Polyvinylidene Fluoride or PVDF coatings are different from the previously discussed coatings in many ways. First, they are not applied to commercial roofs in thick films. Often a PVDF roof coating is applied at 2 to 4 dry mils thick. The cost per pound of a PVDF coating is much higher than other technologies, but is counter-balanced by the performance it can deliver in a thinner film. The benefits of PVDF over other coatings include improved dirt pickup resistance, long-term reflectivity, long-term durability, water repellency and mildew/algae resistance. Colors are no challenge for PVDF as they can be supplied in a diverse color palette. The main challenge is balancing the hardness and toughness of the PDVF coating versus the flexibility of the elastomeric basecoats often applied before the PVDF coating. PVDF coatings have advanced over the years and though earlier versions suffered from cracking issues, newer offerings have improved their crack resistance. It is always a challenge to apply a hard, rigid coating over a soft flexible coating, which must be understood by the contractor/applicator.

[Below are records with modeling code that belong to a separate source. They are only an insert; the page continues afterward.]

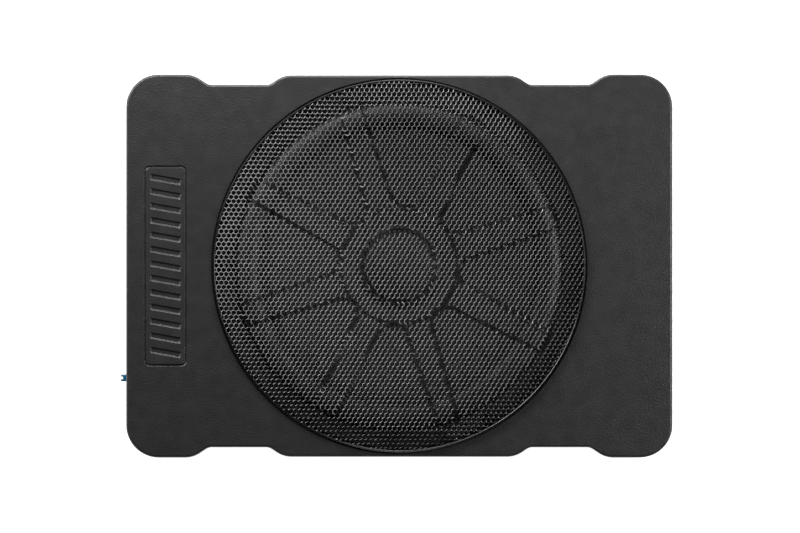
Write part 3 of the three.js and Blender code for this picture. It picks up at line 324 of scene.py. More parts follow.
def notch_edges(solid, inset):
    """Rounds the upright edges of the notches: wide at the tabs and the middle, narrow in the floor."""
    floor_y = housing_high.y - inset - NOTCH_DEPTH

    def in_long_side(edge):
        middle = (edge.verts[0].co + edge.verts[1].co) / 2
        return abs(middle.x) < housing_high.x - CORNER_RADIUS - 2 * mm and upright(edge)
    round_edges(solid, HOLLOW_ROUND, lambda e: in_long_side(e) and abs(e.verts[0].co.y) < floor_y + 0.1 * mm)
    round_edges(solid, TAB_ROUND, lambda e: in_long_side(e) and abs(e.verts[0].co.y) > floor_y + 5 * mm)
    return solid


shell = notch_edges(tray(0, housing_low.z, top_z), 0)
round_edges(shell, EDGE_RADIUS, lambda e: min(v.co.z for v in e.verts) > top_z - FLUSH, segments=5)

# What stands inside the shell: the pocket's wall, the bay's walls and the bosses for the screws.
LEDGE_THICK = 4 * mm
BAY_RIM = 3 * mm
BAY_CORNER = 5 * mm
BOSS_RADIUS = 5 * mm
BRACKET_BOSS = 6 * mm
BRACKET_HOLE_DEPTH = 9 * mm
BRACKET_HOLE_RADIUS = 2.1 * mm
BRACKET_HOLE_Z = 20 * mm
SCREW_HOLE = 2.25 * mm
HOLE_PAST_TIP = 2 * mm
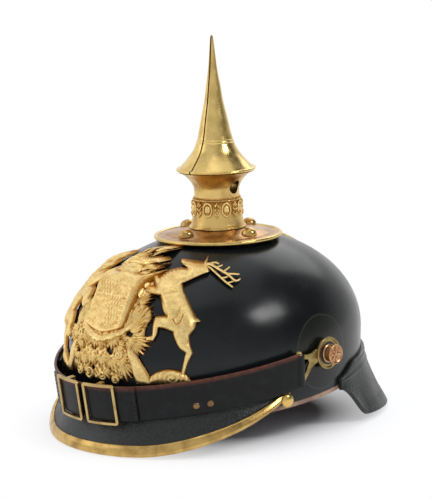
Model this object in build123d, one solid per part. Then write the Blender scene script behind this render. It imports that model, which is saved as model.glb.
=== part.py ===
from build123d import *
import math
import os

# A spiked leather parade helmet with its chin strap laid over the front visor.
# Millimetres. It stands on z = 0, the spike's axis is x = y = 0 and the front faces -Y.
# Azimuths are degrees from the front, towards the wearer's left, which is +X.

# Fits and cutting tools
seat_gap = 0.05
leather_gap = 0.2
cut_overrun = 20.0
quarter_turn = 90.0

# Leather skull: an oval wall under an elliptical crown that leans back as it goes down
skull_half_width = 91.0
skull_half_length = 107.5
skull_wall_top = 57.4
skull_crown_height = 129.0
skull_lean_share = 0.065
skull_thickness = 3.0
skull_edge_height = 28.0
skull_edge_rise_share = 0.06
crown_hole_radius = 11.0
visor_section_count = 19
guard_section_count = 21

# Front visor and neck guard: leather skirts sewn round the skull's lower edge
skirt_thickness = 2.4
visor_seam_width = 9.0
visor_half_angle = 74.0
visor_reach = 14.5
visor_end_reach = 2.6
visor_rim_lift = 0.75
visor_fall = 52.0
visor_fall_start = 3.5
visor_fall_blend = 3.0
visor_foot_share = 0.4
guard_seam_width = 11.0
guard_seam_end_width = 4.5
guard_half_angle = 76.0
guard_reach = 21.0
guard_end_reach = 3.0
guard_front_height = 6.5
guard_corner_drop = 2.0
guard_corner_angle = 15.0
skirt_foot_width = 0.6
guard_gap = 0.15

# Brass trim folded over the visor's rim, with a domed stud at each end
trim_wall = 0.9
trim_depth = 6.3
trim_end_depth = 3.4
trim_lip = 1.2
trim_half_angle = 72.5
trim_stud_angle = 70.0
trim_stud_lift = 2.0
trim_stud_height = skull_edge_height + trim_stud_lift
trim_stud_radius = 4.5
trim_stud_rise = 2.2
trim_shank_radius = 1.2

# Sweatband, liner and drawstring inside the skull
sweatband_thickness = 1.5
sweatband_height = 17.0
lip_drop = 3.3
lip_setback = 0.3
liner_thickness = 1.2
liner_foot_lift = 7.0
liner_foot_height = skull_edge_height + liner_foot_lift
liner_wall_height = 5.0
liner_wall_top = liner_foot_height + liner_wall_height
liner_crown_drop = 31.0
liner_crown_height = skull_crown_height - liner_crown_drop
liner_opening_radius = 24.0
tongue_count = 8
tongue_gap_angle = 9.0
tongue_band_height = 13.0
tongue_root_height = liner_foot_height + tongue_band_height
drawstring_radius = 0.9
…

There are a diverse variety of roof coating technologies available in the North American market. Each roof coating technology has its noteworthy balance of properties and features that need to be understood by the buyer and user to determine the best option for intended use. Beyond roof coating product properties, type of substrate, service life, maintenance planning, sustainability benefits, and cost are considerable factors to help the coating chosen to meet the needs of the job.